Credit Unions Announce Strong Performance and Prudent Approach
Strong Performance and Prudent Approach
Over 90% of Credit Unions will deliver a Surplus in 2009
Irish League of Credit Unions Overview of Credit Unions at End of Year Returns
Embargo 3.00 p.m. - 29th September 2009
Credit unions are different from other institutions, they are financial co-operatives run by volunteers on a not for profit basis. At the heart of the communities in which we operate, we are focused on our member’s needs rather than being preoccupied with generating profits. Credit Unions have provided €7 billion in loans to our membership. This membership has increased by 1.4% in 2009, bringing the total number of members to almost 3 million. (2.9 million members across 32 counties).
Marking the end of year for credit unions, the Irish League of Credit Unions today gave the expected end year assessment for the movement generally. Commenting at today news conference Mark Bailey, President (ILCU) said “This year has proved challenging and difficult for all financial institutions. However most credit unions are performing very well given the circumstances. Based on our latest set of figures it is our estimation that over 90% of ILCU affiliated credit unions will deliver a surplus in 2009. This proves that we are actively managing our financial affairs in a conservative and prudent manner to minimise exposure to our members in these difficult times. These estimates show that most credit unions will be in a position to pay a dividend to members this year. In addition credit unions are also taking measures to ensure that sufficient reserves are held to allow for any further deterioration in the general economy”.
He went on to say “Undoubtedly, the economic downturn has had an effect on the credit union movement. However we are satisfied that the credit union movement is safe, strong and secure, and continues to provide sustainable worthwhile financial services for our members throughout the country. Unlike other financial institutions credit unions are still providing loans and we are still offering credit to our existing members and unlike other financial institutions we are welcoming new members to the movement every day.
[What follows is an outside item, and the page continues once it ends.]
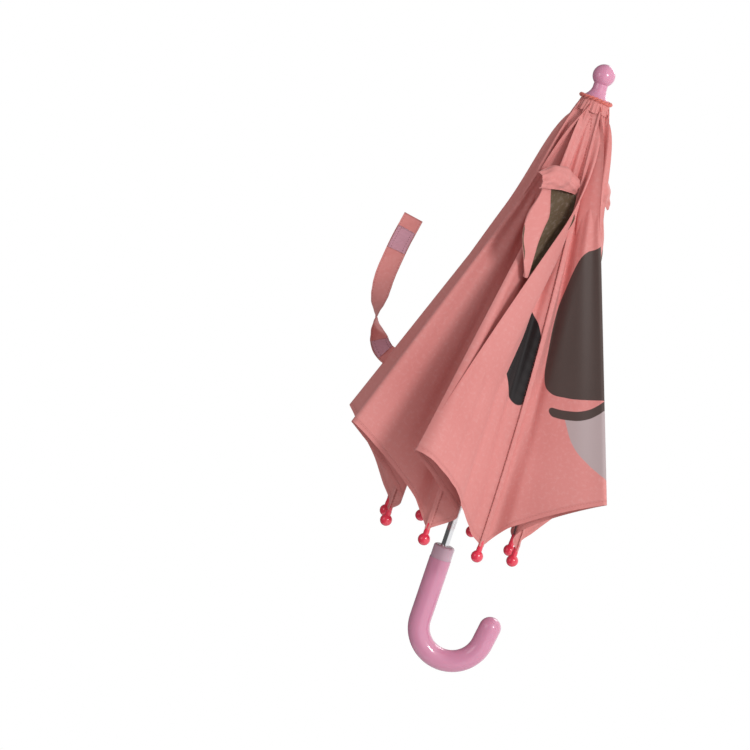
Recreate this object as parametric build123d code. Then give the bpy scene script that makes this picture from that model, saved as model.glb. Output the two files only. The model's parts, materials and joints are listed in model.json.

Part of dealing with the ongoing economic crisis means having sufficient funds in reserve to ensure that those seeking loans can do so in a way that allows them to meet the repayments. To date for 2009 over 99% of credit unions have ensured that they have a sufficient reserve ratio in place. In the weeks and months ahead credit unions will continue to work with those who are having problems to find a solution that ensures that repayments are met in a way that suits the members' financial circumstances”.
There is a general recognition that serious challenges to the financial system in Ireland have necessitated a response by Government. The Department of Finance is currently preparing proposals to address the regulatory failures that have arisen in the banking sector but as the regulation of credit unions currently falls within the structure of the Financial Regulator, the reforms will clearly have an impact on the credit union movement. From a regulatory perspective it is important that credit unions are not tarnished or blighted by the measures that are being introduced to address the regulatory failures that have afflicted the banking sector. The current regulatory structure for credit unions is appropriate and meeting its primary objectives. The ILCU is working to ensure that the proposed changes to the regulatory regime are appropriate and proportionate for credit unions. In Northern Ireland the Irish League of Credit Unions is proactively working to influence the Northern Ireland regulatory landscape to ensure ease of operations for credit unions and their members.
Commenting on the credit unions that will not be in a position to return a dividend to their members for 2009 Kieron Brennan, ILCU, CEO said “Given the unprecedented economic climate in which Ireland finds itself, it is necessary for credit unions to be prudent and consider the longer term impact of the current economic environment. For that reason it is expected that a number of credit unions will deliver a reduced dividend for 2009. In addition some credit unions who will deliver a surplus will decide to forgo dividends this year in the long term interests of their members. This is prudent and proactive financial management and continues our careful management practices which have guided us through these difficult times.
Credit unions act at all times in the interest of members; those who find that surpluses are reduced this year must cut their cloth accordingly in these uncertain times. There is no NAMA solution for credit unions nor do we want one. Credit unions will continue to put the interests’ of our members first, and work with our members to meet their day to day financial needs”.
SAFE, STRONG, SECURE
In conclusion Mark Bailey said “The current financial crisis has highlighted the safety, strength and security of the credit union business model. Despite speculation earlier this year that up to half of credit unions would not be in a position to pay a dividend, the resilience of the credit union movement has been proven once again, with more than 90% in a position of surplus. We continue to be provide excellent services for our members and we are welcoming new members every day. However we readily acknowledge that there are challenging and difficult times ahead for us and we will continue to manage our affairs in a prudent and proactive manner in the best interest of the many, not the few”.
Pictured at the credit union year end press conference were Kieron Brennan, CEO, Irish League of Credit Unions, Mark Bailey, President, Irish League of Credit Unions, Tom Kiely, Head of Monitoring, Irish League of Credit Unions.